Nehammer warnte die Bevölkerung vor der selbstständiger Einnahme und Bevorratung mit Jodtabletten aus Sorge vor radioaktiver Strahlung. "Derzeit ist keine erhöhte Strahlung in irgendeiner Form feststellbar." Es gebe ganz klare Kriseneinsatzfälle, sollte es überhaupt so weit kommen, "davon sind wir derzeit weit entfernt", sagte Nehammer in einem Pressestatement in der Hofburg.

Nehammer traf anschließend Bundespräsident Alexander Van der Bellen, um ihn über die aktuelle Lage zu informieren. Das Hilfspaket umfasse über 100.000 Liter Treibstoff, sagte der Kanzler.

Flüchtlinge: Österreich "vorbereitet"

In puncto Flüchtlingssituation betonte der Kanzler, das Innenministerium sei in enger Absprache mit Polen, der Slowakei, Ungarn und Rumänien, wo es einen zunehmenden Druck an Flüchtlingen gebe. Ukrainer dürften aufgrund des Assoziierungsabkommens visafrei in Europa einreisen und sich drei Monate in der EU aufhalten. Es gebe auch bereits eine höhere Durchfahrt von Ukrainern durch Österreich. "Österreich ist gut vorbereitet", es gebe die klare Zusicherung an die Nachbarstaaten, zu helfen und ukrainische Flüchtlinge aufzunehmen, wenn notwendig.

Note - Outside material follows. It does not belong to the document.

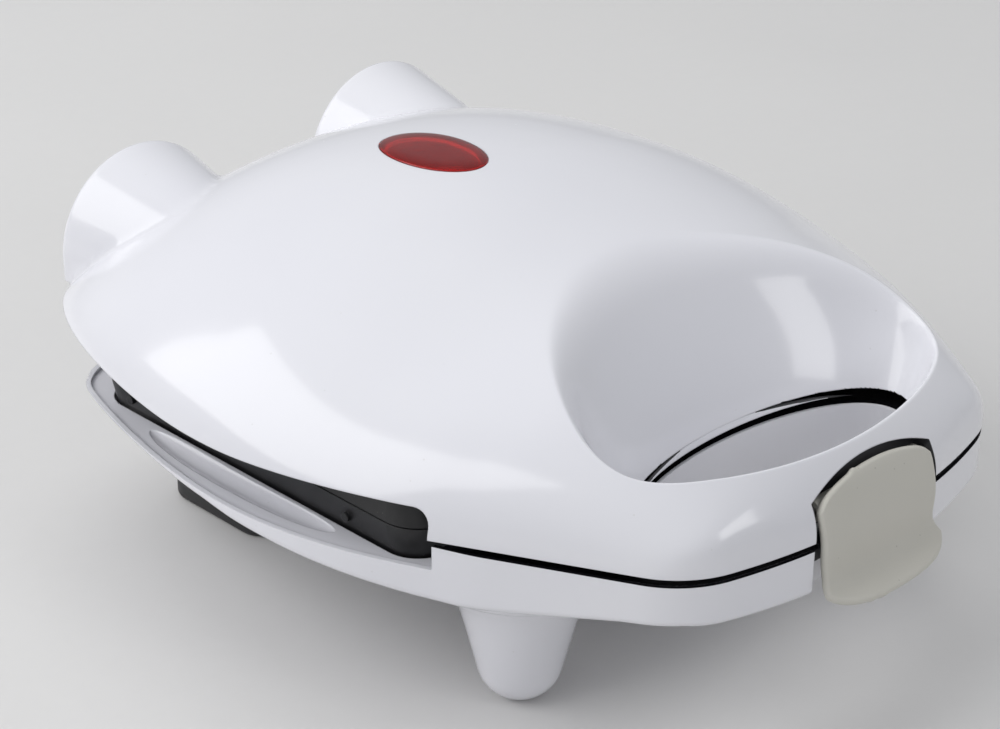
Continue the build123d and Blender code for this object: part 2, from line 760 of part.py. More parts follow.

Das Büro für Koordinierung humanitärer Angelegenheiten der Vereinten Nationen (UN-OCHA) rechnet mit bis zu 18 Millionen Menschen, die von den Kampfhandlungen betroffen sind, und rund 7,5 Millionen intern Vertriebenen. Das Flüchtlingshochkommissariat der Vereinten Nationen (UNHCR) geht von 1,2 Millionen Menschen aus, die in nächster Zeit jenseits der Landesgrenzen Zuflucht suchen werden. Der Bedarf an humanitärer Hilfe wird jedenfalls rapide ansteigen. Die humanitären Organisationen konzentrieren sich derzeit auf Soforthilfe, das heißt auf die Bereitstellung von Notunterkünften, die Versorgung mit Wasser und Lebensmitteln und die grundlegende medizinische Versorgung. Auch mit einem stark erhöhten Bedarf an medizinischer Versorgung von Verwundeten wird gerechnet.

Österreichische Hilfe

Österreich hat vergangene Woche als erste Hilfsmaßnahme 2,5 Millionen Euro aus dem Auslandskatastrophenfonds zur Verfügung gestellt. Daraus werden eine Million an das Internationale Komitee vom Roten Kreuz (IKRK) und je 750.000 Euro an das Österreichische Rote Kreuz und die Caritas für humanitäre Soforthilfe ausgeschüttet. Darüber hinaus hat das Innenministerium zwei Konvois mit dringend benötigten Sachspenden entsandt.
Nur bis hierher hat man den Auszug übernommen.